But between Holly’s instinctual contrariness and Patrick’s blatant violation of the unwritten rules of organized vice, the deck’s stacked against them. As a rudderless cad transformed by a righteous indignation he didn’t know he possessed, Livingston’s increasingly anguished perf reps the pic’s heart and soul.

Newcomer Thuy Nguyen, only 14 during production, holds her own with natural aplomb. Penn and Kier provide dependably pungent support, though French star Virginie Ledoyen is underutilized in a sparse part that requires her to pop up at key moments to recite the heartbreakingly bleak statistics of child prostitution in the region.

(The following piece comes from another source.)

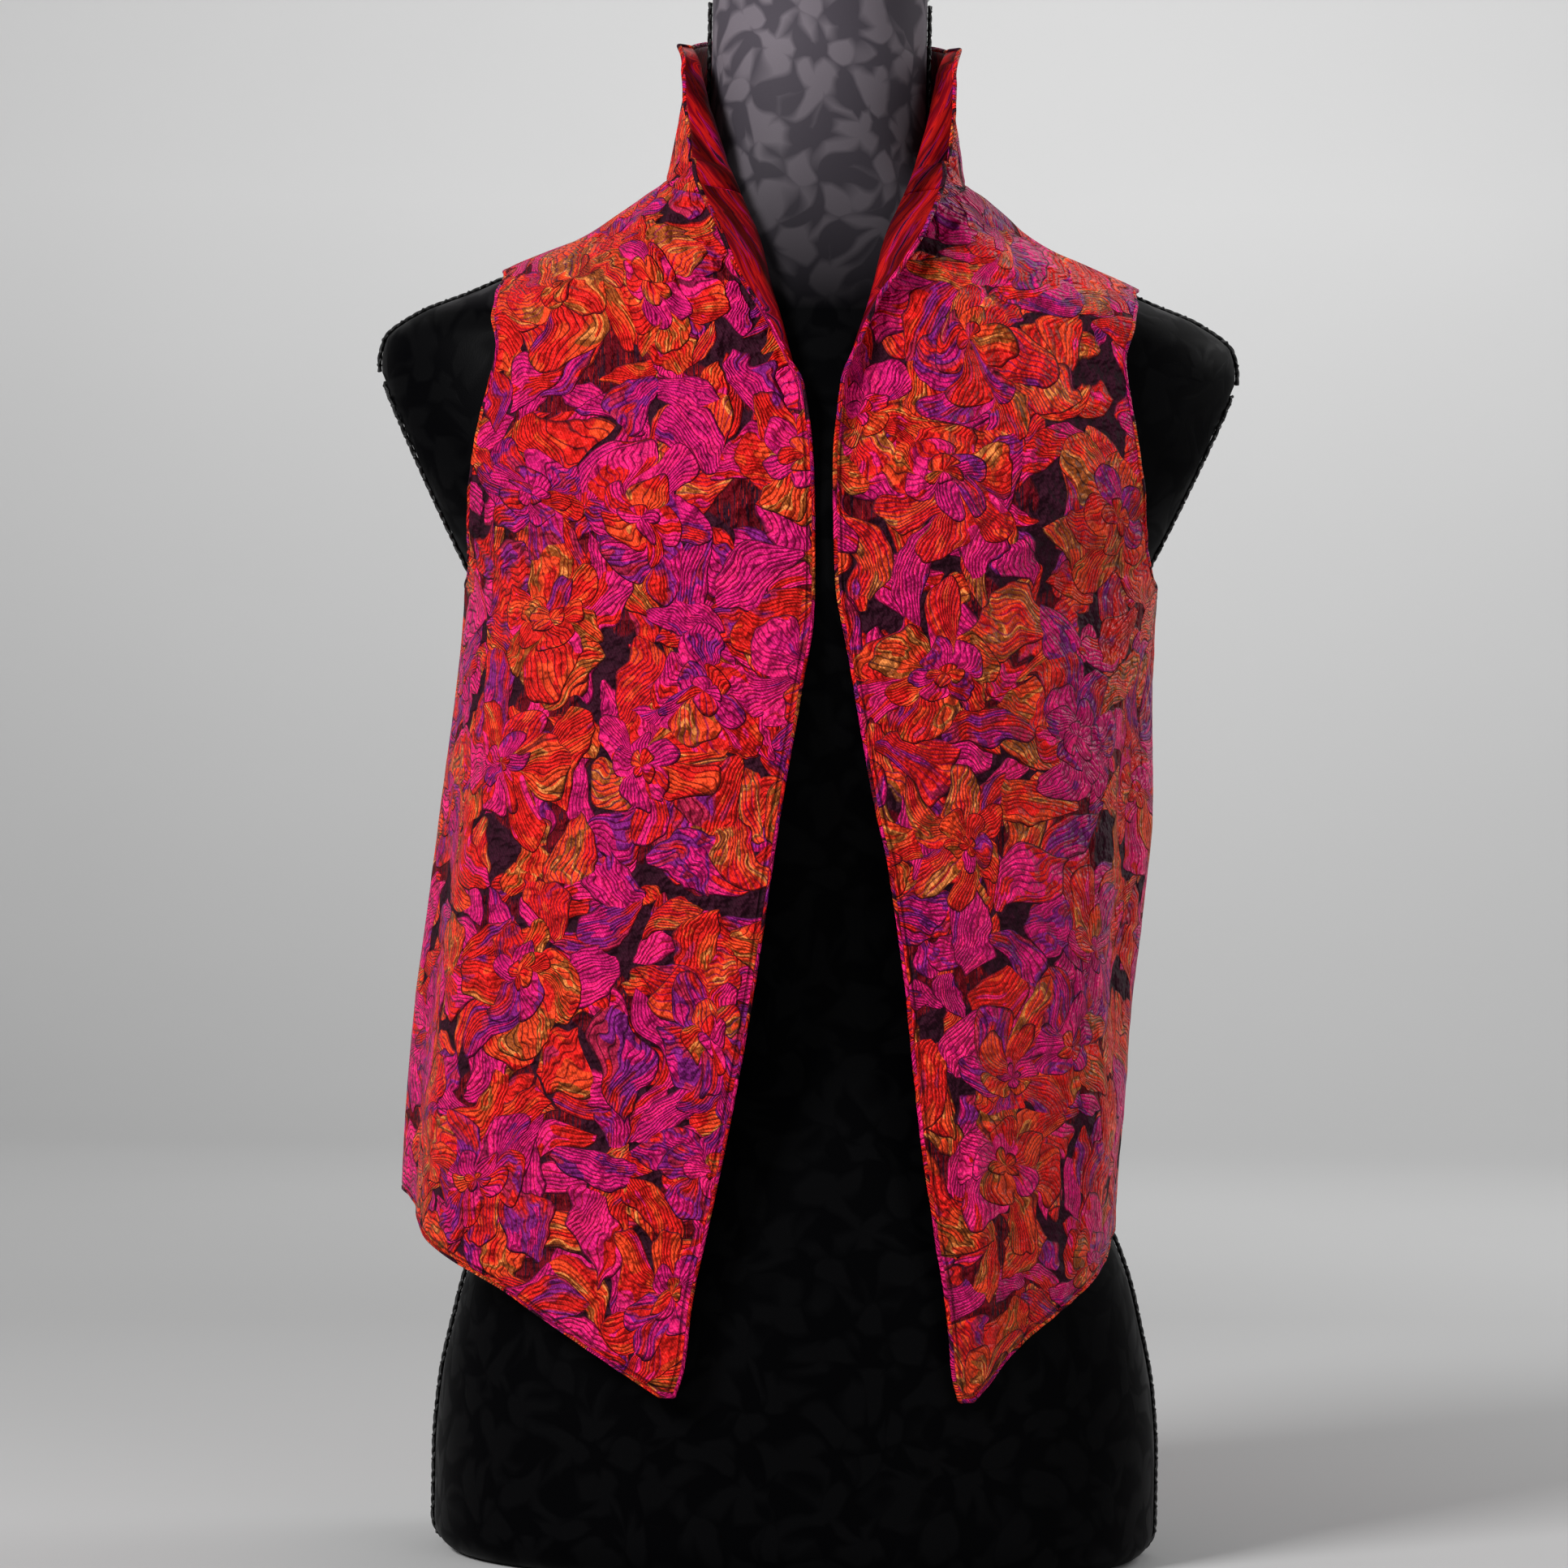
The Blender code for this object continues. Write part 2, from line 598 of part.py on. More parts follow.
def form_ring(height, inset=0.0):
    """One ring of the dress form, held in by the arm plates."""
    ring = []
    for i in range(FORM_SEGMENTS):
        point = FORM.point(-180.0 + 360.0 * i / FORM_SEGMENTS, height)
        point -= Vector((point.x, point.y, 0.0)).normalized() * inset
        if height > PLATE_FOOT[0] - PLATE_LEAD_IN:
            limit = plate_limit(height)
            point.x = min(max(point.x, -limit), limit)
        ring.append(point)
    return ring


def form_heights():
    """Heights of the form's rings above its rounded foot, with long steps halved."""
    heights = [BOTTOM_ROUND]
    for row in FORM_RINGS[1:]:
        if row[0] - heights[-1] > LONGEST_FORM_STEP:
            heights.append((row[0] + heights[-1]) / 2)
        heights.append(row[0])
    return heights


def foot_rounding():
    """Heights and insets of the rings of the rounded foot, bottom first."""
    turns = [math.pi / 2 * i / ROUND_STEPS for i in range(ROUND_STEPS)]
    return [(BOTTOM_ROUND * (1 - math.cos(t)), BOTTOM_ROUND * (1 - math.sin(t))) for t in turns]


def build_form(fabric):
    """The covered torso: rounded foot, waist, chest, shoulders and neck in one body."""
    rings = [form_ring(height, inset) for height, inset in foot_rounding()]
    rings += [form_ring(height) for height in form_heights()]
    return link_object("form_body", loft_mesh("form_body", rings), fabric)


def build_neck_cap(lacquer):
    """The cap that closes the neck, a low drum with a rounded upper edge."""
    left, _, front, _, _ = FORM.ring(FORM_HEIGHT)
    centre = FORM.centre(FORM_HEIGHT)
    base = FORM_HEIGHT + SEAM_GAP
    profile = [(0.0, CAP_FOOT_SPREAD), (CAP_FOOT_RISE, CAP_LIP),
               (CAP_HEIGHT - CAP_EDGE_ROUND, CAP_LIP)]
    for i in range(1, ROUND_STEPS + 1):
        turn = math.pi / 2 * i / ROUND_STEPS
        rise = CAP_HEIGHT - CAP_EDGE_ROUND * (1 - math.sin(turn))
        profile.append((rise, CAP_LIP - CAP_EDGE_ROUND * (1 - math.cos(turn))))
    rings = []
    for rise, spread in profile:
        ring = []
        for i in range(FORM_SEGMENTS):
            turn = 2 * math.pi * i / FORM_SEGMENTS
            ring.append(Vector((centre + (left + spread) * math.sin(turn),
                                (front + spread) * math.cos(turn), base + rise)))
        rings.append(ring)
    return link_object("neck_cap", loft_mesh("neck_cap", rings), lacquer)


def strip_mesh(name, path, closed):
    """A flat band that lies a seam gap off a surface, along places with their directions."""
    points = []
    for place, outward, sideways in path:
        low = place + outward * SEAM_GAP
        high = place + outward * (SEAM_GAP + BRAID_THICKNESS)
        half = sideways * BRAID_WIDTH / 2
        points += [low - half, low + half, high + half, high - half]
    count = len(path)
    faces = []
    for j in range(count if closed else count - 1):
        a, b = 4 * j, 4 * ((j + 1) % count)
        for i in range(4):
            k = (i + 1) % 4
            faces.append((a + i, a + k, b + k, b + i))
    if not closed:
        faces.append((3, 2, 1, 0))
        last = 4 * (count - 1)
        faces.append((last, last + 1, last + 2, last + 3))
    return mesh_from(name, points, faces)


def side_path(sign, outline):
    """Places down one side of the form with outward directions, from heights and widths."""
    places = [Vector((FORM.centre(h) + sign * width, 0.0, h)) for width, h in outline]
    path = []
    for i, place in enumerate(places):
        before = places[max(i - 1, 0)]
        after = places[min(i + 1, len(places) - 1)]
        along = after - before
        outward = Vector((-along.z, 0.0, along.x)).normalized()
        if outward.x * sign < 0.0:
            outward = -outward
        path.append((place, outward, Vector((0.0, 1.0, 0.0))))
    return path


def build_braids(braid):
    """The woven braid over the neck and shoulder, round each arm plate and down each side."""
    heights = form_heights()
    ring_top = PLATE_CENTRE + PLATE_HALF_HEIGHT + BRAID_WIDTH
    ring_foot = PLATE_CENTRE - PLATE_HALF_HEIGHT - BRAID_WIDTH
    braid_top = FORM_HEIGHT - BRAID_TOP_GAP
    over = [(FORM.ring(h)[0], h) for h in heights if ring_top < h < braid_top]
    over.append((FORM.ring(FORM_HEIGHT)[0], braid_top))
    down = [(FORM.ring(0.0)[0] - inset, h) for h, inset in foot_rounding() if h > BRAID_LIFT]
    down += [(FORM.ring(h)[0], h) for h in heights if h < ring_foot]
    down.append((FORM.ring(ring_foot)[0], ring_foot))
    for side, sign in (("left", -1.0), ("right", 1.0)):
        for part, outline in (("shoulder", over), ("side", down)):
            name = f"braid_{part}_{side}"
            link_object(name, strip_mesh(name, side_path(sign, outline), False), braid)
        name = f"braid_plate_{side}"
        link_object(name, strip_mesh(name, plate_path(sign), True), braid)


def plate_path(sign):
    """Places round an arm plate, on its leaning flat face."""
    outward = Vector((sign, 0.0, -PLATE_LEAN)).normalized()
    path = []
    for i in range(BRAID_RING_SEGMENTS):
        turn = 2 * math.pi * i / BRAID_RING_SEGMENTS
        rise = PLATE_HALF_HEIGHT * math.cos(turn)
        depth = PLATE_HALF_DEPTH * math.sin(turn)
        height = PLATE_CENTRE + rise
        place = Vector((sign * plate_limit(height), depth, height))
        run_rise = -PLATE_HALF_HEIGHT * math.sin(turn)
        run = Vector((sign * run_rise * PLATE_LEAN, PLATE_HALF_DEPTH * math.cos(turn), run_rise))
        path.append((place, outward, outward.cross(run).normalized()))
    return path


def finish(name, colour, roughness):
    """A plain finish for the construction model, with no metal in it."""
    material = bpy.data.materials.new(name)
    material.use_nodes = True
    shader = material.node_tree.nodes["Principled BSDF"]
    shader.inputs["Base Color"].default_value = (*colour, 1.0)
    shader.inputs["Roughness"].default_value = roughness
    shader.inputs["Metallic"].default_value = 0.0
    return material


def main():
    """Build the waistcoat and its dress form."""
    clear_scene()
    pieces = (
        ("front", front_rows, (0.42, 0.03, 0.02)),
        ("back", back_rows, (0.30, 0.02, 0.05)),
        ("collar", collar_rows, (0.45, 0.10, 0.02)),
    )
    for piece, rows, colour in pieces:
        for side in ("left", "right"):
            name = f"{piece}_{side}"
            link_object(name, wall_mesh(name, *rows(side)), finish(f"brocade_{name}", colour, 0.55))
    build_form(finish("satin_damask", (0.012, 0.012, 0.013), 0.45))
    build_neck_cap(finish("black_lacquer", (0.006, 0.006, 0.006), 0.15))
    build_braids(finish("black_braid", (0.010, 0.010, 0.010), 0.80))


main()
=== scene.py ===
"""Looks of a brocade waistcoat with a stand collar, worn by a black limbless dress form.

Sizes in the tables are millimetres and degrees. Both the form and the cloth are read from
horizontal rings, as in the construction model, and every mesh is made in metres.
"""

import logging
import math
from dataclasses import dataclass, field
from enum import Enum
from typing import Any, Callable, Optional, Sequence

import bmesh
import bpy
import numpy as np
from mathutils import Matrix


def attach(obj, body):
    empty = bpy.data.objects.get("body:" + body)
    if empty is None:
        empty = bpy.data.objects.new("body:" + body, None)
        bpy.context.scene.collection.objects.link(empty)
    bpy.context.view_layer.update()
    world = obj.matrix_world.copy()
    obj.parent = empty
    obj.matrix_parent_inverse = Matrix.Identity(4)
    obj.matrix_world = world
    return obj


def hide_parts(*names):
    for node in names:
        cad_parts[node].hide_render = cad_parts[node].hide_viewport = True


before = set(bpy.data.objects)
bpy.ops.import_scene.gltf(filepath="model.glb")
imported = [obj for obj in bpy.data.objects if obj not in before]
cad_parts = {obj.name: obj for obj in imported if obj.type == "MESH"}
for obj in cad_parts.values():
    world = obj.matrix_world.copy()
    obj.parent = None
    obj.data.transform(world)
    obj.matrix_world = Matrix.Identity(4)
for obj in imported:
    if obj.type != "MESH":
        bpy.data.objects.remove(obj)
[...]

Nevertheless, credit debuting helmer Guy Moshe for not only marshaling these disparate acting styles into a cohesive whole, but in laying out the fundamental contradictions of relief efforts — to save Holly, Patrick must buy her, thus supporting the bad guys — in a film that never stoops to sensationalism or skin to make its heartfelt points.

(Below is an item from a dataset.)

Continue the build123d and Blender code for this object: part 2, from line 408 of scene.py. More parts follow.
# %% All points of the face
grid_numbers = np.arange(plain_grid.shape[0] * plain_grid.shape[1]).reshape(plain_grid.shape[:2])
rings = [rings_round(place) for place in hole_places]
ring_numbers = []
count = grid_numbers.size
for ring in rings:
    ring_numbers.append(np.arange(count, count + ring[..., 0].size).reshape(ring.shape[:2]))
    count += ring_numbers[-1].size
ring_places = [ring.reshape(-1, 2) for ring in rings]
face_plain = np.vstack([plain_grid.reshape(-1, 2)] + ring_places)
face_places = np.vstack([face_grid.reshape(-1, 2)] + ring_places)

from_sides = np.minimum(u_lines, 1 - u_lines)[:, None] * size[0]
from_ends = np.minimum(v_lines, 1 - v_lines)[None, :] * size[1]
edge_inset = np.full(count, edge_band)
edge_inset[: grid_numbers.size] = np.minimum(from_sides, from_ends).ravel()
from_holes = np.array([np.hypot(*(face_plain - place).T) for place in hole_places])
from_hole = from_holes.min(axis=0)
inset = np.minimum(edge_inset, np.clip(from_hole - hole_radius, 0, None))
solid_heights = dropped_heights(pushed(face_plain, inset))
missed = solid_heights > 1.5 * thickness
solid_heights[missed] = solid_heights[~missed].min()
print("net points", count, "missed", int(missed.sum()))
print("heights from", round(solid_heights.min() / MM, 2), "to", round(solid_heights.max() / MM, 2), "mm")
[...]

Tech package is handsome, led by Yaron Orbach’s crisp widescreen lensing and Ton-that Tiet’s atmospheric score. Co-producer and co-writer Guy Jacobson is a New York lawyer who formed the K11 Project, a charitable foundation, after being propositioned by young girls during a 2002 trip to Phnom Penh. Pic is the first of three on their announced slate, to be followed by docus “The Virgin Harvest,” on the issue of child trafficking, and “The K11 Journey,” chronicling the filmmakers’ adventures. Per Moshe, Penn completed last ADR work six months prior to his January 2006 death.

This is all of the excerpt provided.